The Bar Council points out that the first of these exceptions would be counterproductive but it has reduced the scope rather than simply taking out the exception, which would perpetuate the problem that it is seeking to deal with. The wording in subsection (6) of the draft clause defining what cannot be targeted by a CHIS is borrowed directly from one of the 2010 orders made following the case to which I referred.
The provision about surveillance is based on evidence from solicitors that legal consultation involving protests or other multiple-defendant situations often take place in private premises—noble Lords will remember that one of the recent examples was of protesters at a power station whose group had been infiltrated by a police officer—and this amendment covers premises in so far as they are used for legal consultations. The other of the 2010 orders to which I have referred makes specific provision for targeting any place in use for legal consultations—in other words, it limits the premises and therefore limits the scope of the order. The definition of legal consultations that has been used is, however, very similar to that used in the order that is already in force.
It is a long amendment but, as I say, at the heart of it is a simple but very important proposition.
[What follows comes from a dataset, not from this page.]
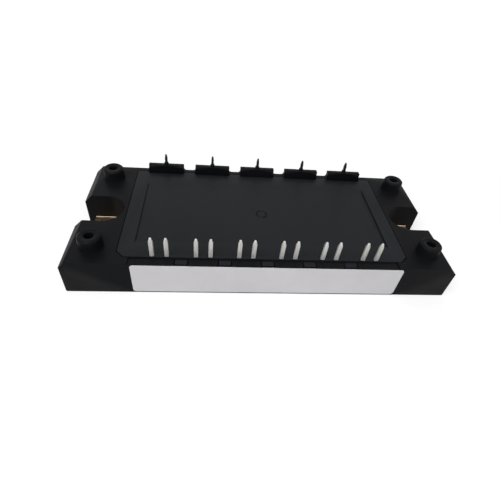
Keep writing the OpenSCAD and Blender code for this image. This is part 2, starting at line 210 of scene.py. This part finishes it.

I beg to move.
My Lords, I am in general sympathy with the objective behind this amendment but have some anxieties about the effect of subsections (9) and (12), which mirror one another in similar language. They seem to say that the question of whether a communication has been made with the intention of furthering a criminal purpose is to be determined in accordance with regulations or provisions made by the Secretary of State. Whether a particular communication is protected by privilege or that privilege is forfeited because the purpose of the communication was to further a criminal purpose is the sort of issue that could easily come up in legal proceedings before an ordinary court. On this notion that the Secretary of State could pre-empt that, I note the language,
“make provision for the determination (on an application for an”—
interception warrant, which I can understand—
“or otherwise)”.
That “or otherwise” seems to carry the power right through to legal proceedings where the question of privilege is an issue. I would like some elucidation on the intention behind these two subsections.
My Lords, I will endeavour to respond as comprehensively as I can to the issues raised in this short debate. I appreciate the concerns raised by the Bar Council but your Lordships will understand that no one can regard themselves as beyond the law or immune from investigation or prosecution. Nevertheless, RIPA recognises the special relationship between a lawyer and client, and puts in place special protections for any covert obtaining of material subject to legal and professional privilege.
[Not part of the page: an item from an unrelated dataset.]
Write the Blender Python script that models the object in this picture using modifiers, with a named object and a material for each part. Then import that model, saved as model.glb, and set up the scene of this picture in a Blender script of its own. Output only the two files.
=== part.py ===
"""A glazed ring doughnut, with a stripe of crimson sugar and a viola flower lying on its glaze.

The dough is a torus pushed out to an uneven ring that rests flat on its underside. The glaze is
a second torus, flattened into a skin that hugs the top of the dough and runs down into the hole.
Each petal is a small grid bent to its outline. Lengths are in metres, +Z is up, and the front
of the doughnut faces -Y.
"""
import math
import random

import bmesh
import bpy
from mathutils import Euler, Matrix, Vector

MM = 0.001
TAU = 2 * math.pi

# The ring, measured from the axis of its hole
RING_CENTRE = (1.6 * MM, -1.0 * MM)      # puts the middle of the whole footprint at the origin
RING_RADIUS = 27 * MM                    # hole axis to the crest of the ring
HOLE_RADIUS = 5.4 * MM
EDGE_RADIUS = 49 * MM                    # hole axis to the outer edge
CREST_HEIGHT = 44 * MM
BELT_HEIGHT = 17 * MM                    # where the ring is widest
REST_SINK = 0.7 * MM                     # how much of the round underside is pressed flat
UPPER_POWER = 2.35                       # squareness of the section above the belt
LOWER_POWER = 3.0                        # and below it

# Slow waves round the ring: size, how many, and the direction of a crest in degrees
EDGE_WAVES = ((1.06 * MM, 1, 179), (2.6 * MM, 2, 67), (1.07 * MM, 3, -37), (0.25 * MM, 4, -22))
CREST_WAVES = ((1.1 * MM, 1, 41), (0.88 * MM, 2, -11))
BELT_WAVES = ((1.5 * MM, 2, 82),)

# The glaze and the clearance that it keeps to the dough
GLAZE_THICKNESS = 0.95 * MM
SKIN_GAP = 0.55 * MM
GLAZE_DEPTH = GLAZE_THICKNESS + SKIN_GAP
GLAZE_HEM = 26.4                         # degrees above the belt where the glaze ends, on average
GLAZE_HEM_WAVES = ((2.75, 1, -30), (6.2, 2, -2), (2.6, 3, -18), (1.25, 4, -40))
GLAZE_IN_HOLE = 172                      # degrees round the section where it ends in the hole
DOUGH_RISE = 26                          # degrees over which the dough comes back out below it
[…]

RIPA already limits obtaining legally privileged material to intelligence and law enforcement agencies investigating serious crime or acting in the interests of national security. In each case, whether it is interception or surveillance, internal authorisation is by senior official—for instance, the director-general of the Security Service or a chief constable. In addition, and crucially, this is then subject to external independent approval, either by the Secretary of State or a surveillance commissioner, before any covert action can be taken.
The RIPA codes of practice, which have statutory force, provide further safeguards. The interception code makes it clear that where communications which include legally privileged communications have been intercepted and retained, or where the subject of the interception is to be a lawyer, the matter should be reported to the Interception of Communications Commissioner during his inspections and the material be made available to him, if requested.
In addition to safeguards governing the handling and retention of intercept material as provided for in Section 15 of the Act, caseworkers who examine intercepted communications should be alert to any intercept material which may be subject to legal privilege. Where there is doubt as to whether the communications are subject to legal privilege, advice should be sought from a legal adviser within the intercepting agency. Similar advice should also be sought where there is doubt over whether communications are not subject to legal privilege due to the “in furtherance of a criminal purpose” exception. The covert surveillance and covert human intelligence source codes make it clear that such independent external approvals will be granted only where there are exceptional and compelling circumstances that make the authorisation necessary—for instance, where there is a threat to life or limb or to national security.
My noble friend Lady Hamwee and the noble Lord, Lord Rosser, have already made reference to the McE case. In 2009, the former Judicial Committee of your Lordships’ House ruled in that case that RIPA could be used to authorise the covert surveillance of legally privileged consultations but that this needed to be subject to an enhanced approval process. The enhanced RIPA safeguards were tested in the case of RA v Chief Constable of the Police Service of Northern Ireland where the High Court of Northern Ireland ruled that the RIPA regime was lawful and provided sufficient safeguards against abuse. To be clear, those new safeguards have been tested in a court of law and were found to be robust.
In reference to the comments made by the noble and learned Lord, Lord Scott, about the amendment put forward by my noble friend Lady Hamwee, I will of course leave my noble friend to respond to him. Given these existing stringent limitations and safeguards on public authorities obtaining legally privileged material under RIPA, and the fact they have been tested in court, as I have said, and have been found to be robust, I would suggest to my noble friend that this amendment is unnecessary and I invite her to withdraw it.
My Lords, this being Grand Committee, of course I will withdraw the amendment. The noble Baroness’s reference to the role of the commissioner and some other comments seem to be steps taken to deal with the issue after the horse has bolted. But I will read her comments carefully. The point that no one is immune from prosecution is not something with which I seek to argue. It is a parallel but different point.
The noble and learned Lord, Lord Scott, make a very interesting point about regulations made by the Secretary of State. I did not mean to disclaim responsibility for drafting the amendment; I meant to give credit to others. But I did not draft it and I do not think that it would be right for me to attempt to respond in any detail at this point. The noble and learned Lord set me an interesting dilemma and I shall think about it after today’s Committee Sitting to consider how one might address it.
I do not believe that the Bar Council would have gone to the effort of dealing with a matter about which the current Lord Chief Justice has himself expressed disquiet had it felt that an amendment was not necessary, so I will be talking to the council between now and the next stage. Other noble Lords have asked if there might be a meeting to discuss a number of issues, and this is one that will be particularly amenable to some further discussion, if that is possible. I do want to imply anything as regards the noble Baroness, but for myself this is pretty much above my pay grade. I beg leave to withdraw the amendment.